TO BE DONE » Reproduce exactly the section that begins at the line containing "Write part 2" and ends at the line containing "STREAKS = (0.45, 0.65)", both lines included; omit all other lines.
>>>
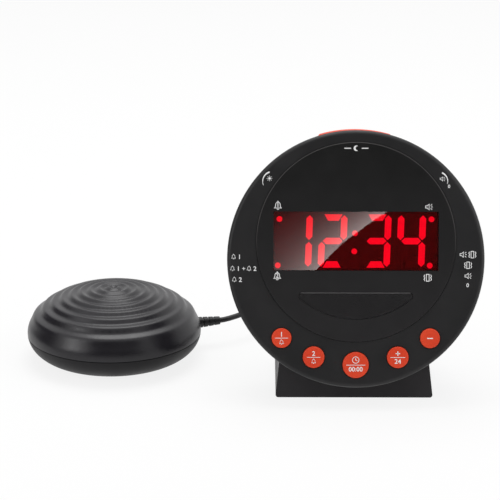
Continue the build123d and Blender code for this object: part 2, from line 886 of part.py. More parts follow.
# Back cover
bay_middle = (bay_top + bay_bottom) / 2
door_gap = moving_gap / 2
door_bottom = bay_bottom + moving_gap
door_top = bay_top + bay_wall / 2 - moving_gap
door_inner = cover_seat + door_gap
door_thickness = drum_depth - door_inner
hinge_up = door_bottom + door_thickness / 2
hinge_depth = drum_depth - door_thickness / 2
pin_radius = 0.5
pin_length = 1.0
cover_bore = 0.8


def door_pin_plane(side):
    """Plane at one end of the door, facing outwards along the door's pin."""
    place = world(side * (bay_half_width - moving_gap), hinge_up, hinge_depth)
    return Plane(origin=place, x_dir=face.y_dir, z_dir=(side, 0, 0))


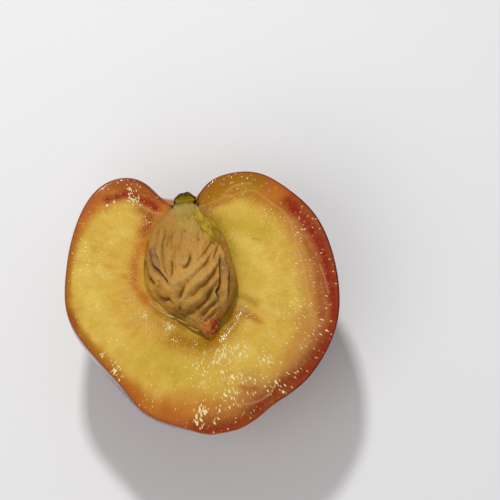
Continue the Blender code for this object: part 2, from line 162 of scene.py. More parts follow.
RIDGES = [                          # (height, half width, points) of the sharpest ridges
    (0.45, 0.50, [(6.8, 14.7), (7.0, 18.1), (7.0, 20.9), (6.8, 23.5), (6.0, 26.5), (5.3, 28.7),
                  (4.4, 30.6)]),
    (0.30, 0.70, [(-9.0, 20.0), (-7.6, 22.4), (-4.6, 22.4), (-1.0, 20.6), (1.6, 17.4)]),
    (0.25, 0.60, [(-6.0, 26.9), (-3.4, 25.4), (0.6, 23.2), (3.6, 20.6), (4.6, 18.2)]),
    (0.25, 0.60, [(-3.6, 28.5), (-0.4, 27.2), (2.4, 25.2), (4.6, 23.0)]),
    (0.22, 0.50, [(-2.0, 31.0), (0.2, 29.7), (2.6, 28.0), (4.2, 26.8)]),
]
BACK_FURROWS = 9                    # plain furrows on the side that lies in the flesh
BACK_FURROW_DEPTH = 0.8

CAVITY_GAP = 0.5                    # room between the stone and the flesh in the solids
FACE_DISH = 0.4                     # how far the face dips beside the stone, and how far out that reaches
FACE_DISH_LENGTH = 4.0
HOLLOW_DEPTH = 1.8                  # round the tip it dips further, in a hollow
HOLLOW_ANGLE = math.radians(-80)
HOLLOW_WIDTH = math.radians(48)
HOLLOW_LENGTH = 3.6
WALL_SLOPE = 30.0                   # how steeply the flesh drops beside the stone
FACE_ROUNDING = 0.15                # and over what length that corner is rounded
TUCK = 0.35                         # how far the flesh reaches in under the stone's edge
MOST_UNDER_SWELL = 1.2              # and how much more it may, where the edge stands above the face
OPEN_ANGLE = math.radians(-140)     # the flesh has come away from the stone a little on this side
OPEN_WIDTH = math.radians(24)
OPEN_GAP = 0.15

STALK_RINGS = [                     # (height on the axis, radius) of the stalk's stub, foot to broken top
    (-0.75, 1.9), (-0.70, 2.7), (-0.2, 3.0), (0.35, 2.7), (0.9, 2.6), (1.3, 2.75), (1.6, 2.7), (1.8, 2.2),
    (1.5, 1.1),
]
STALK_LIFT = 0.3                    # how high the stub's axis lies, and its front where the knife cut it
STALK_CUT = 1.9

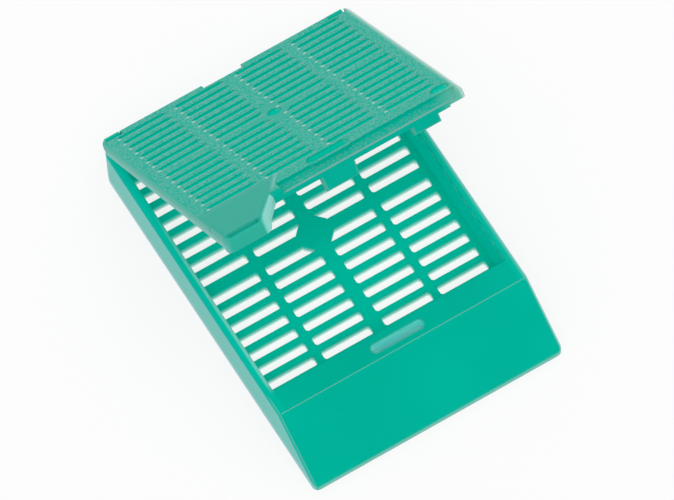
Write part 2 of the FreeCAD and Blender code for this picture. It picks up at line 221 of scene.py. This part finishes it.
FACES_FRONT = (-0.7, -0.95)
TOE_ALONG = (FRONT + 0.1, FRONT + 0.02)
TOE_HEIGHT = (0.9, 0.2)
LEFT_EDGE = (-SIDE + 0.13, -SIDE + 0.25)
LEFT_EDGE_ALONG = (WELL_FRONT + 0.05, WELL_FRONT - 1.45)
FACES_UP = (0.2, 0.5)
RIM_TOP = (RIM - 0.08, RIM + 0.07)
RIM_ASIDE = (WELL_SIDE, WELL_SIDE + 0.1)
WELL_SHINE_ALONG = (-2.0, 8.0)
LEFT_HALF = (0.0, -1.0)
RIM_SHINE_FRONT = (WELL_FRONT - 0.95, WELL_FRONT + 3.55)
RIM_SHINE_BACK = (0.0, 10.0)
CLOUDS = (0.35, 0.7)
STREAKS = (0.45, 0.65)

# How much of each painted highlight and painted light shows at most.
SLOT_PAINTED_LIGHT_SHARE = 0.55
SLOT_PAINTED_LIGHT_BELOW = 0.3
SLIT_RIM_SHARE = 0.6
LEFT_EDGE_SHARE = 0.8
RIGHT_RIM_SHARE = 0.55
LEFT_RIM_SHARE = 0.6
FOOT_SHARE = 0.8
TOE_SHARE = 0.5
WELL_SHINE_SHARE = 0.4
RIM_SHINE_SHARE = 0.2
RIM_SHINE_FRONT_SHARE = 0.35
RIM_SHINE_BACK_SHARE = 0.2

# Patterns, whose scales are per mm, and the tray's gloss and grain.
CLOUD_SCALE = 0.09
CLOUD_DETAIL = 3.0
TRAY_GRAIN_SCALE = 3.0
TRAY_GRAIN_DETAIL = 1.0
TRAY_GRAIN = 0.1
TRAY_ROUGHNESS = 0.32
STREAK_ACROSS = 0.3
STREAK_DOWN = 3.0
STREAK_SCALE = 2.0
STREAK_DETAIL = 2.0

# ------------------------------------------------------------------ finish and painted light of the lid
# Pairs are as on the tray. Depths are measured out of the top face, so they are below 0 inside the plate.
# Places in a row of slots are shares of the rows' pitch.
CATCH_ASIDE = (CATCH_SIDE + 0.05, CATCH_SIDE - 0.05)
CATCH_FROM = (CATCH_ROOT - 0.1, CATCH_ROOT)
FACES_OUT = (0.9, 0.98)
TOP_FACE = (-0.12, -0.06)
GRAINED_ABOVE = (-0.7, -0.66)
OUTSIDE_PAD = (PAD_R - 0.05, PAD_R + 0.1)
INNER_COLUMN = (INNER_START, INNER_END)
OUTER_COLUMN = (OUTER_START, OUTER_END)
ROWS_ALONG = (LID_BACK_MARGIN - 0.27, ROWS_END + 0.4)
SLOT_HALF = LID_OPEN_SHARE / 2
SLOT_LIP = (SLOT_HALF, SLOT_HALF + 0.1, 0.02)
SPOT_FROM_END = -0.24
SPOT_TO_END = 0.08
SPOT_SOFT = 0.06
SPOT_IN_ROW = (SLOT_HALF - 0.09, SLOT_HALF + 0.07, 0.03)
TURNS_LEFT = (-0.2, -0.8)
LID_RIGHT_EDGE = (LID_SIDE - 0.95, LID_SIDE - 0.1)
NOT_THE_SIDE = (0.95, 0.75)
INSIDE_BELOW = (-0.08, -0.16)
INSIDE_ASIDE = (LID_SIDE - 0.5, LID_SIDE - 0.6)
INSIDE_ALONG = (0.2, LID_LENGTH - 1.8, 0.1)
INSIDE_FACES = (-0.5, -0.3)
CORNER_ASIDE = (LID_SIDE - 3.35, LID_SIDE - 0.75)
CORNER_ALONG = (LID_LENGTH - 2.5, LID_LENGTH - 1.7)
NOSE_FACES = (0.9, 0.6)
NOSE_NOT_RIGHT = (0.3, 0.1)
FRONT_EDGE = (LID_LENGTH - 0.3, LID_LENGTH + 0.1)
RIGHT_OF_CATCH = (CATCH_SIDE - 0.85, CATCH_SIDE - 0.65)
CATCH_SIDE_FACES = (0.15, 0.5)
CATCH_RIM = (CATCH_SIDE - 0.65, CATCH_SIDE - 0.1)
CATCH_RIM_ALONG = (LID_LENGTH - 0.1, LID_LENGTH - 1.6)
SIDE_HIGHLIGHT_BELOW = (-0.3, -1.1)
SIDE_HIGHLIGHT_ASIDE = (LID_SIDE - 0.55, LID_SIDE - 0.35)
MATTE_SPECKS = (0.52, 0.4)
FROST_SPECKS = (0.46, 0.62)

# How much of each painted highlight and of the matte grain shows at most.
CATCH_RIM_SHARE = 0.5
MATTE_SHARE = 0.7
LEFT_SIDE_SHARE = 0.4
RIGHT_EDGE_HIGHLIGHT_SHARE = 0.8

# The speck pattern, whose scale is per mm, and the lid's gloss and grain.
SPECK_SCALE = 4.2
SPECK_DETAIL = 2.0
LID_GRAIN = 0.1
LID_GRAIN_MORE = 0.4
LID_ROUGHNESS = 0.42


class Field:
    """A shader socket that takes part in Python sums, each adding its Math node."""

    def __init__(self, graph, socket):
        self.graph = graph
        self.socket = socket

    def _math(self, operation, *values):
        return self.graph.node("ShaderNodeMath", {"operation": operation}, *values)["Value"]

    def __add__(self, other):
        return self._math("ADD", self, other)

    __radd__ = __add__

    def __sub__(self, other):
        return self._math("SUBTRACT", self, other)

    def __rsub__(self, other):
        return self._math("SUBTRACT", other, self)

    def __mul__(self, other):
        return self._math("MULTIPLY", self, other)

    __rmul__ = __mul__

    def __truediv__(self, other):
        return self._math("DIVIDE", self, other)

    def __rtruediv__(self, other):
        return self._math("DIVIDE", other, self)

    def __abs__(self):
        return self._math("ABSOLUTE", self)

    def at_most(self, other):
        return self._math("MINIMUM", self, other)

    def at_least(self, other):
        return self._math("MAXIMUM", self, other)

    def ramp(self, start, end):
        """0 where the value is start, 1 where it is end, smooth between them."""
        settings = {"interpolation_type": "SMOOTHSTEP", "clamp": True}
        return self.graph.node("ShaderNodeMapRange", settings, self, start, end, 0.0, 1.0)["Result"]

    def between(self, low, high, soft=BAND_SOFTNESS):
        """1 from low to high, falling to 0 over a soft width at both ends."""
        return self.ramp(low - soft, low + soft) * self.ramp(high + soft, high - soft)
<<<
>>>
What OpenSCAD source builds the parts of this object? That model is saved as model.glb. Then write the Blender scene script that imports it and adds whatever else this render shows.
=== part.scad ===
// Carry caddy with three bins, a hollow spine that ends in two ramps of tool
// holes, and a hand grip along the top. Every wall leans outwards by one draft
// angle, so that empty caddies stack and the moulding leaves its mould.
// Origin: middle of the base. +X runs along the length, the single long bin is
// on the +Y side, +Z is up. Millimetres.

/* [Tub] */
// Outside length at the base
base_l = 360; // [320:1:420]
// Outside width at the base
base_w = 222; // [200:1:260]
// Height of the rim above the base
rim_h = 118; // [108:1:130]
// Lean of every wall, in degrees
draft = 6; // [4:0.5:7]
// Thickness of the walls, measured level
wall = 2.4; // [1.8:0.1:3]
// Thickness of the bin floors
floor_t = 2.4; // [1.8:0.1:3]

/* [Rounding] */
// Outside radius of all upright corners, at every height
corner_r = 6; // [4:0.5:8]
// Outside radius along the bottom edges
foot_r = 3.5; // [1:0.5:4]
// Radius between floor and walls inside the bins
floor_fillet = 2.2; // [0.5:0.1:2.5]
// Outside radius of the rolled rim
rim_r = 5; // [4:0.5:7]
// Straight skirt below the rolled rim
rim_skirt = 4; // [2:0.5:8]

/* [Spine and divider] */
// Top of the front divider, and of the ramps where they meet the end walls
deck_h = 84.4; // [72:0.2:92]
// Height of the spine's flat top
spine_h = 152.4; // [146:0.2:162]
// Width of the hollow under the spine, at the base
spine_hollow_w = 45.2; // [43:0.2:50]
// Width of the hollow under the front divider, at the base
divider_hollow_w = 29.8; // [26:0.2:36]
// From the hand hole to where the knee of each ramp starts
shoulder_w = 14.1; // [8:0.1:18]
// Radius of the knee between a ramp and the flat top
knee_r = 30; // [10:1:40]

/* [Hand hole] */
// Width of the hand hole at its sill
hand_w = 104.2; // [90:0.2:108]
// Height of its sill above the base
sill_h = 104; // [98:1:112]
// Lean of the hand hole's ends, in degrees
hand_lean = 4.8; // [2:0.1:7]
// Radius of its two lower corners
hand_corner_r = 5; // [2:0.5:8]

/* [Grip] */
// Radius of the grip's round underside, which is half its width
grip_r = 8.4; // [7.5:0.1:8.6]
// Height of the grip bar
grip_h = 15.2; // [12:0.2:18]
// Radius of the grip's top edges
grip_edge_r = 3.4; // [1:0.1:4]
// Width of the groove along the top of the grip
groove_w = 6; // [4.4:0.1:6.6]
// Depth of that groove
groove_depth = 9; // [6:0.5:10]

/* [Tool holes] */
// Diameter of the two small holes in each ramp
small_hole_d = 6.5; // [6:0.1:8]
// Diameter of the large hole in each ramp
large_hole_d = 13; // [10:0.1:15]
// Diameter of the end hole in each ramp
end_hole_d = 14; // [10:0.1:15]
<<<
THE REPLY »
Write part 2 of the FreeCAD and Blender code for this picture. It picks up at line 221 of scene.py. This part finishes it.
FACES_FRONT = (-0.7, -0.95)
TOE_ALONG = (FRONT + 0.1, FRONT + 0.02)
TOE_HEIGHT = (0.9, 0.2)
LEFT_EDGE = (-SIDE + 0.13, -SIDE + 0.25)
LEFT_EDGE_ALONG = (WELL_FRONT + 0.05, WELL_FRONT - 1.45)
FACES_UP = (0.2, 0.5)
RIM_TOP = (RIM - 0.08, RIM + 0.07)
RIM_ASIDE = (WELL_SIDE, WELL_SIDE + 0.1)
WELL_SHINE_ALONG = (-2.0, 8.0)
LEFT_HALF = (0.0, -1.0)
RIM_SHINE_FRONT = (WELL_FRONT - 0.95, WELL_FRONT + 3.55)
RIM_SHINE_BACK = (0.0, 10.0)
CLOUDS = (0.35, 0.7)
STREAKS = (0.45, 0.65)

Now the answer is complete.